Badan Keamanan Laut menangkap dua kapal di perairan Pondok Dayung, Jakarta Utara, Jumat (19/7/2019). Kapal itu diduga mentransfer bahan bakar minyak ke kapal lain atau lazim disebut ”kencing di laut”.
Oleh
INSAN ALFAJRI
·2 menit baca
JAKARTA, KOMPAS — Badan Keamanan Laut menangkap dua kapal di perairan Pondok Dayung, Jakarta Utara, Jumat (19/7/2019). Kapal itu diduga mentransfer bahan bakar minyak ke kapal lain atau lazim disebut ”kencing di laut”.
Dalam kunjungannya ke dua kapal yang ditangkap itu, Direktur Operasi Laut (Diropsla) Bakamla Laksamana Pertama Bakamla Nursyawal Embun menyatakan, awalnya Bakamla sedang beroperasi rutin di perairan Jakarta. Kemudian, tim menangkap kapal berjenis motor tanker (MT) dan kapal self propeller oil barge (SPOB).
Embun melanjutkan, kapal MT terciduk mentransfer BBM ke nelayan masing-masing sekitar 35 kiloliter. Seorang warga Indonesia berinisial MT menjadi nakhoda kapal yang berawak 11 orang itu.
Diproses hukum
Sementara kapal SPOB memindahkan BBM ke kapal motor sebanyak 5 kiloliter, dari 10 kiloliter yang direncanakan. Kapal itu berawak delapan orang dan dipimpin oleh SP, juga warga negara Indonesia.

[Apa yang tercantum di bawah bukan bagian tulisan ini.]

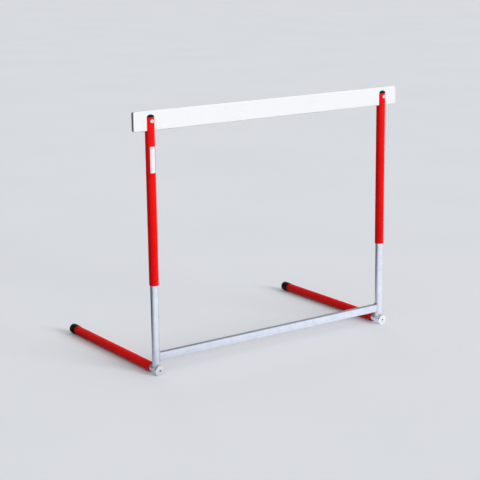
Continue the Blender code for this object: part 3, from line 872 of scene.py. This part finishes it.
def extruded_pvc(name):
    """Rigid white PVC profile: satin, with faint die lines along its length, drawn wider apart
    than real ones, and a few grey scuffs from use. Its inside is painted grey as painted shade."""
    material, tree, shader, place = new_material(name)
    along_lath = add_node(tree, "Mapping", {
        "Vector": place, "Scale": (1 / DIE_LINE_STRETCH, 1, 1)})
    lines = add_node(tree, "TexNoise", {
        "Vector": along_lath, "Scale": MM_IN_METRE / DIE_LINES_MM, "Detail": 1.0})
    long_scuffs = add_node(tree, "Mapping", {
        "Vector": place, "Scale": (1 / SCUFF_STRETCH, 1, 1)})
    scuffs = add_node(tree, "TexNoise", {
        "Vector": long_scuffs, "Scale": MM_IN_METRE / SCUFF_MM, "Detail": 5.0})
    scuffed = add_node(tree, "MapRange", {
        "Value": scuffs, "From Min": 0.62, "From Max": 0.85, "To Max": 0.5})
    outside = add_node(tree, "Mix", {
        "Factor": scuffed, "A": from_hex("#EFF0F1"), "B": from_hex("#DADDE2")},
        data_type="RGBA")
    # The hollow's inner faces are painted grey as painted shade
    inside = add_node(tree, "Attribute", attribute_name="inside").outputs["Fac"]
    colour = add_node(tree, "Mix", {
        "Factor": inside, "A": outside, "B": from_hex("#B2B3BA")}, data_type="RGBA")
    rough = add_node(tree, "MapRange", {"Value": lines, "To Min": 0.38, "To Max": 0.5})
    bump = add_node(tree, "Bump", {
        "Height": lines, "Strength": 0.4, "Distance": DIE_LINE_DEPTH_MM / MM_IN_METRE})
    feed(tree, shader, {"Base Color": colour, "Roughness": rough, "Normal": bump})
    return material


past_end = Vector((TRIM_SPARE, 0, 0))
lath = add_hollow_bar(lath_low - past_end, lath_high + past_end, LATH_EDGE_RADIUS, LATH_WALL)
past_face = Vector((0, CUTTER_REACH, HAIR))
outline = add_box(lath_low - past_face, lath_high + past_face)
begin_edit()
select_edges(outline, lambda a, b: abs(a.y - b.y) > HAIR)
bpy.ops.mesh.bevel(offset=LATH_END_RADIUS, segments=LATH_END_STEPS, affect="EDGES")
end_edit()
combine(lath, "INTERSECT", outline)
soften(lath, LATH_SAW_SOFTENING, above=50)
left_bolt_hole = bolt_cutter()
combine(lath, "DIFFERENCE", make_copy(left_bolt_hole, to_right_side), left_bolt_hole)
lath_middle = (lath_low + lath_high) / 2
hollow_half = (lath_high - lath_low) / 2 - Vector((0, LATH_WALL - HAIR, LATH_WALL - HAIR))
# Marks the inner faces of the hollow, which get the painted shade
mark_faces(lath, "inside", 1.0, lambda spot, normal: (
    abs(spot.y - lath_middle.y) < hollow_half.y and abs(spot.z - lath_middle.z) < hollow_half.z
    and abs(normal.x) < TURNED_TO_END))
hand_over(lath, "white_lath", extruded_pvc("white_rigid_pvc"), "top", "lath")

# Spacers: short zinc plated tubes inside the lath, round the bolts. They only show far inside
# the open ends, so the CAD solids stay.
finish_solids("lath_spacer", bright_fastener)

# Saddles: black moulded half-round inserts that fill the fork on each side of the lath. A domed
# head covers the sawn end of each prong.
DOME_STEPS = 9
DOME_TOP_FLAT = math.radians(1.3)
SADDLE_SOFTENING = 0.0005


def raise_dome(base, rise, radius, last_angle, steps):
    """In edit mode, extrudes the selected disc into a dome. The vector goes from the middle of
    its base to where its full top would be, and it stops at an angle short of that."""
    reached, risen = radius, 0.0
    for step in range(1, steps + 1):
        angle = last_angle * step / steps
        next_radius, next_risen = radius * math.cos(angle), math.sin(angle)
        extrude(rise * (next_risen - risen), next_radius / reached, base + rise * next_risen)
        reached, risen = next_radius, next_risen


low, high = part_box("front_saddle_left")
rim = sleeve_top + LATH_CLEARANCE
shank = sleeve_radius - SLEEVE_WALL - LATH_CLEARANCE
saddle = add_cylinder(shank, on_post(low.z), on_post(rim))
begin_edit()
select_faces(saddle, lambda spot, normal: normal.z > FACING)
extrude(scale=sleeve_radius / shank, about=on_post(rim))
# The two domes of a pair are halves of one, and the lath hides where its top would be
cut_share = (post.y - high.y) / sleeve_radius
full_height = (high.z - rim) / math.sqrt(1 - cut_share ** 2)
raise_dome(on_post(rim), Vector((0, 0, full_height)), sleeve_radius,
           math.radians(90) - DOME_TOP_FLAT, DOME_STEPS)
bpy.ops.mesh.select_all(action="SELECT")
bpy.ops.mesh.bisect(plane_co=(post.x, high.y, rim), plane_no=(0, 1, 0), use_fill=True,
                    clear_outer=True)
end_edit()
soften(saddle, SADDLE_SOFTENING, steps=3, above=50)
combine(saddle, "DIFFERENCE", bolt_cutter())
rear_saddle = make_copy(saddle, half_turn_about=post)
hand_over_pair(saddle, "front_domed_insert", black_plastic, "top",
               "front_saddle")
hand_over_pair(rear_saddle, "rear_domed_insert", black_plastic, "top",
               "rear_saddle")

# Bolts: M8 round-headed socket bolts through fork and lath, cold headed and bright zinc plated.
# Their crowned heads are the bright dots on the front of the fork.
BOLT_SHANK_RADIUS = 0.004
BOLT_STEPS = 64
HEAD_STEPS = 7
CROWN_ANGLE = math.radians(60)
BOLT_SOCKET = 0.005
BOLT_SOCKET_DEPTH = 0.0026
# How strongly the bolt sockets are painted dark, as painted shade in their recess
BOLT_SOCKET_SHADE = 0.3


def on_bolt(y):
    """A point on the left bolt's axis."""
    return Vector((post.x, y, bolt_height))


low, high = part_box("lath_bolt_left")
head = (high.x - low.x) / 2
seat = sleeve_front - LATH_CLEARANCE
bolt = add_cylinder(BOLT_SHANK_RADIUS, on_bolt(high.y), on_bolt(seat), BOLT_STEPS)
begin_edit()
select_faces(bolt, lambda spot, normal: normal.y < -FACING)
extrude(scale=head / BOLT_SHANK_RADIUS, about=on_bolt(seat))
full_height = (seat - low.y) / math.sin(CROWN_ANGLE)
raise_dome(on_bolt(seat), Vector((0, -full_height, 0)), head, CROWN_ANGLE, HEAD_STEPS)
end_edit()
soften(bolt, FASTENER_SOFTENING, above=50)
cut_socket(bolt, BOLT_SOCKET, on_bolt(low.y), BOLT_SOCKET_DEPTH, BOLT_SOCKET_SHADE)
hand_over_pair(bolt, "round_head_bolt", bright_fastener, "top", "lath_bolt")

# Washers: plain M8 washers, stamped from strip and zinc plated. One lies between the back of
# each fork and its nut, so that the nut doesn't bite into the powder coat.
low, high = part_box("lath_washer_left")
washer_radius = (high.x - low.x) / 2
washer = add_tube(washer_radius, washer_radius - BOLT_HOLE_RADIUS, on_bolt(low.y),
                  on_bolt(high.y))
hand_over_pair(washer, "plain_washer", bright_fastener, "top", "lath_washer")

# Nuts: M8 lock nuts at the back of the bolts, cold formed and zinc plated. The hexagon is
# chamfered, and behind it stands the round collar that grips the thread.
NUT_SIDES = 6
NUT_COLLAR_SHARE = 0.30
NUT_CHAMFER = math.radians(30)
NUT_SPARE = 0.0002

low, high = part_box("lath_nut_left")
corner = max(high.x - low.x, high.z - low.z) / 2
nut = add_cylinder(corner, on_bolt(low.y), on_bolt(high.y), NUT_SIDES)
wide = corner + NUT_SPARE
collar = corner * math.cos(math.pi / NUT_SIDES) - NUT_SPARE
shoulder = high.y - (high.y - low.y) * NUT_COLLAR_SHARE
slope = (wide - collar) * math.tan(NUT_CHAMFER)
turned_outline = add_cylinder(wide, on_bolt(low.y - NUT_SPARE), on_bolt(shoulder), BOLT_STEPS)
begin_edit()
select_faces(turned_outline, lambda spot, normal: normal.y > FACING)
extrude((0, slope, 0), collar / wide, on_bolt(shoulder + slope))
extrude((0, high.y + NUT_SPARE - shoulder - slope, 0))
end_edit()
combine(nut, "INTERSECT", turned_outline)
combine(nut, "DIFFERENCE", add_cylinder(BOLT_HOLE_RADIUS, on_bolt(low.y - CUTTER_REACH),
                                        on_bolt(high.y + CUTTER_REACH), BOLT_STEPS))
soften(nut, FASTENER_SOFTENING, above=30)
hand_over_pair(nut, "lock_nut", bright_fastener, "top", "lath_nut")

# Studio: a wide pale floor, a soft room, a broad lamp from the right front and a weak one from
# behind. What metal mirrors is bright towards the broad lamp and dim behind the hurdle.
FLOOR_WIDTH = 160
FLOOR_CLOUD_MM = 900
FLOOR_BRIGHT_SIDE = (0.28, -0.96, 0)
FLOOR_DIM_UP_TO = -0.45
FLOOR_BRIGHT_FROM = 0.60
FLOOR_SHEEN = 0.41
ROOM_BRIGHT_SIDE = (0.38, -0.74, -0.55)
ROOM_SEEN = 0.77
ROOM_LIGHT = (0.36, 1.12)
ROOM_MIRRORED = (0.10, 1.26)
LAMP_ENERGY = 2.00
LAMP_SPREAD = math.radians(24)
LAMP_DISTANCE = 3
LAMP_FROM = Vector((0.34, -0.84, 0.28))
BACK_LAMP_ENERGY = 1.1
BACK_LAMP_FROM = Vector((0.40, 0.91, 0.06))


def towards_lamp(tree, place, side, dim_up_to, bright_from):
    """Rises from 0 to 1 as a place, or a direction, lies further to the lamp's side."""
    distance = add_node(tree, "VectorMath", {"Vector": place}, operation="DOT_PRODUCT")
    distance.inputs[1].default_value = side
    return add_node(tree, "MapRange", {
        "Value": distance.outputs["Value"], "From Min": dim_up_to, "From Max": bright_from})


def tell_rays_apart(tree):
    """Whether a surface is met by way of a mirror, and whether it is seen or shows through."""
    ray = add_node(tree, "LightPath").outputs
    seen = add_node(tree, "Math", operation="MAXIMUM")
    tree.links.new(ray["Is Camera Ray"], seen.inputs[0])
    tree.links.new(ray["Is Transmission Ray"], seen.inputs[1])
    return ray["Is Glossy Ray"], seen


bpy.ops.object.select_all(action="DESELECT")
bpy.ops.mesh.primitive_plane_add(size=FLOOR_WIDTH, location=(0, 0, 0))
floor = bpy.context.object
floor.name = "floor"
floor_paint, tree, shader, place = new_material("pale_floor_paint")
shade = add_node(tree, "TexNoise", {
    "Vector": place, "Scale": MM_IN_METRE / FLOOR_CLOUD_MM, "Detail": 2.0})
paint = add_node(tree, "Mix", {
    "Factor": shade, "A": from_hex("#F0F3F8"), "B": from_hex("#F6F8FB")}, data_type="RGBA")
lit = towards_lamp(tree, place, FLOOR_BRIGHT_SIDE, FLOOR_DIM_UP_TO, FLOOR_BRIGHT_FROM)
mirrored_paint = add_node(tree, "Mix", {
    "Factor": lit, "A": from_hex("#484C54"), "B": from_hex("#FAFBFD")}, data_type="RGBA")
by_mirror, seen = tell_rays_apart(tree)
# Only what is seen of the floor is this pale, so that it throws no glare on the hurdle
seen_paint = add_node(tree, "Mix", {
    "Factor": seen, "A": from_hex("#868C96"), "B": paint}, data_type="RGBA")
colour = add_node(tree, "Mix", {
    "Factor": by_mirror, "A": seen_paint, "B": mirrored_paint}, data_type="RGBA")
mirrored_lit = add_node(tree, "Mix", {"Factor": by_mirror, "A": 0.0, "B": lit})
sheen = add_node(tree, "MapRange", {"Value": mirrored_lit, "To Max": FLOOR_SHEEN})
feed(tree, shader, {"Base Color": colour, "Roughness": 0.9, "Specular IOR Level": 0.2,
                    "Emission Color": from_hex("#F8F9FB"), "Emission Strength": sheen})
floor.data.materials.append(floor_paint)

room = bpy.data.worlds.new("studio_room")
bpy.context.scene.world = room
room.use_nodes = True
tree = room.node_tree
direction = add_node(tree, "TexCoord").outputs["Generated"]
by_mirror, seen = tell_rays_apart(tree)
lit = towards_lamp(tree, direction, ROOM_BRIGHT_SIDE, dim_up_to=-1, bright_from=1)
light, mirrored = (
    add_node(tree, "MapRange", {"Value": lit, "To Min": dim, "To Max": bright})
    for dim, bright in (ROOM_LIGHT, ROOM_MIRRORED))
light_or_seen = add_node(tree, "Mix", {"Factor": seen, "A": light, "B": ROOM_SEEN})
strength = add_node(tree, "Mix", {"Factor": by_mirror, "A": light_or_seen, "B": mirrored})
feed(tree, tree.nodes["Background"], {"Color": from_hex("#F8F9FB"), "Strength": strength})


def add_lamp(name, energy, source):
    """A broad lamp that shines from a direction. Nothing mirrors it."""
    bpy.ops.object.light_add(type="SUN", location=source * LAMP_DISTANCE)
    lamp = bpy.context.object
    lamp.name = name
    lamp.data.energy = energy
    lamp.data.angle = LAMP_SPREAD
    lamp.visible_glossy = False
    lamp.rotation_euler = source.to_track_quat("Z", "Y").to_euler()


add_lamp("broad_lamp", LAMP_ENERGY, LAMP_FROM)
add_lamp("back_lamp", BACK_LAMP_ENERGY, BACK_LAMP_FROM)

# Camera: at the photograph's viewing angle, to the left of the front and 0.6 m above the lath,
# with a long lens. The sizes come from a fit of the hurdle's corners to the photograph.
PHOTO_PIXELS = 480
SENSOR_WIDTH_MM = 36
CAMERA_AZIMUTH = math.radians(-34.853)
CAMERA_ELEVATION = math.radians(13.288)
CAMERA_ROLL = math.radians(-0.711)
CAMERA_DISTANCE = 4.8382
CAMERA_FOCUS_PIXELS = 1318.593
CAMERA_AIM = Vector((-0.1502, -0.30075, 0.4397))
CAMERA_REACH = 300

back = Vector((
    math.sin(CAMERA_AZIMUTH) * math.cos(CAMERA_ELEVATION),
    -math.cos(CAMERA_AZIMUTH) * math.cos(CAMERA_ELEVATION),
    math.sin(CAMERA_ELEVATION),
))
bpy.ops.object.camera_add(location=CAMERA_AIM + back * CAMERA_DISTANCE)
camera = bpy.context.object
camera.name = "photo_camera"
camera.rotation_mode = "QUATERNION"
camera.rotation_quaternion = back.to_track_quat("Z", "Y") @ Quaternion((0, 0, 1), CAMERA_ROLL)
camera.data.sensor_width = SENSOR_WIDTH_MM
camera.data.lens = CAMERA_FOCUS_PIXELS * SENSOR_WIDTH_MM / PHOTO_PIXELS
camera.data.clip_end = CAMERA_REACH
bpy.context.scene.camera = camera
bpy.context.scene.view_settings.view_transform = "Standard"
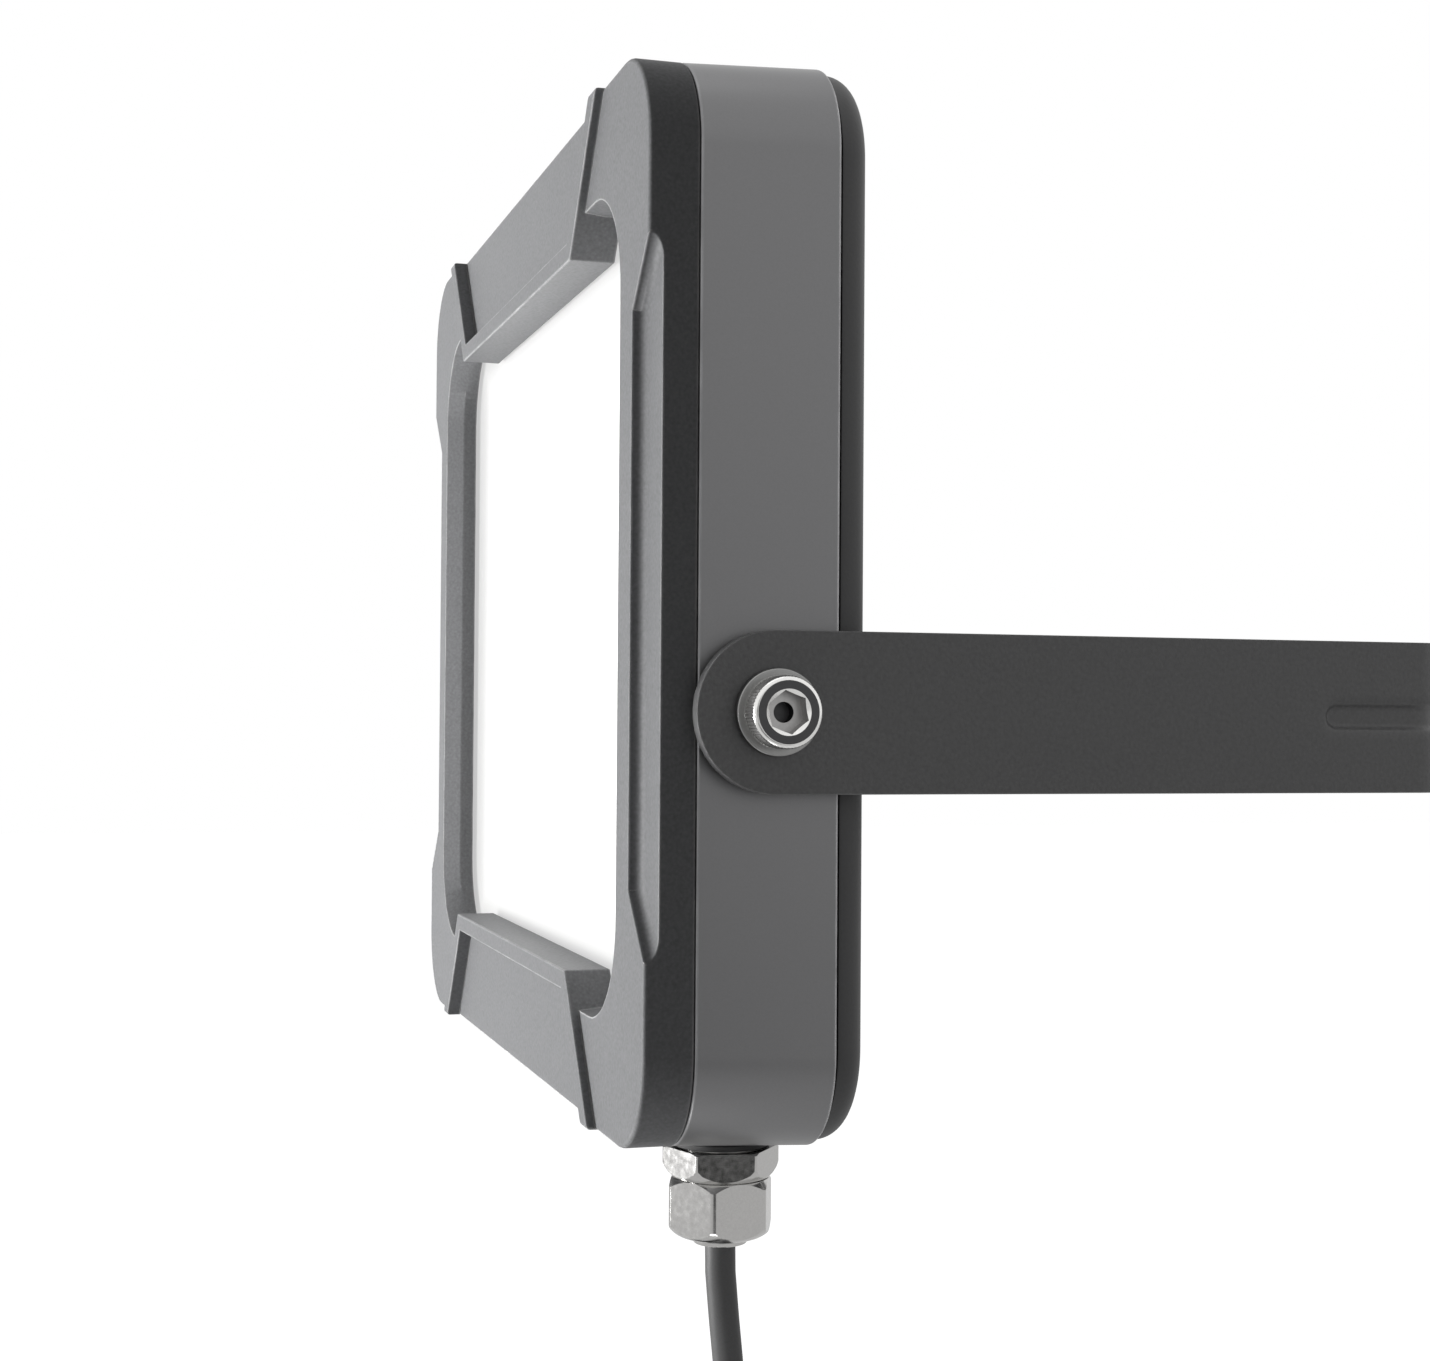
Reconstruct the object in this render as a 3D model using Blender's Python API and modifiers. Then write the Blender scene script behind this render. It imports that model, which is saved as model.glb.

”Saat ini kedua kapal sudah diserahkan ke penyidik Pangkalan Utama TNI Angkatan Laut III Jakarta untuk menjalani proses hukum lebih lanjut,” katanya.
Dalam catatan Kompas, transaksi minyak ilegal ini terus terulang. Pada awal Januari 2017, TNI AL menangkap kapal motor Hang Tuah 6 di perairan Bintan, Kepulauan Riau. Saat ditangkap, kapal itu tengah menuju perbatasan Indonesia-Singapura. Di lambung kapal ditemukan 20 ton minyak bakar, minyak untuk bahan bakar kapal, dan diduga akan dijual secara ilegal.
Setahun sebelumnya, Jajaran Direktorat Polisi Air Kepolisian Daerah Aceh menangkap kapal nelayan yang diduga akan memperdagangkan 140 drum atau 28 ton solar bersubsidi ilegal di perairan Pulo Aceh, Kabupaten Aceh Besar, Provinsi Aceh, Rabu (20/4/2016) dini hari. Kapal bersama tiga awaknya itu ditangkap karena tidak memiliki dokumen pengangkutan bahan bakar.
Mereka diduga akan menjual solar itu ke masyarakat atau nelayan yang selama ini kesulitan mendapatkan bahan bakar solar untuk mengoperasikan kapal. Para awak kapal atau penampung bisa menjual dengan harga yang lebih tinggi dari harga solar bersubsidi.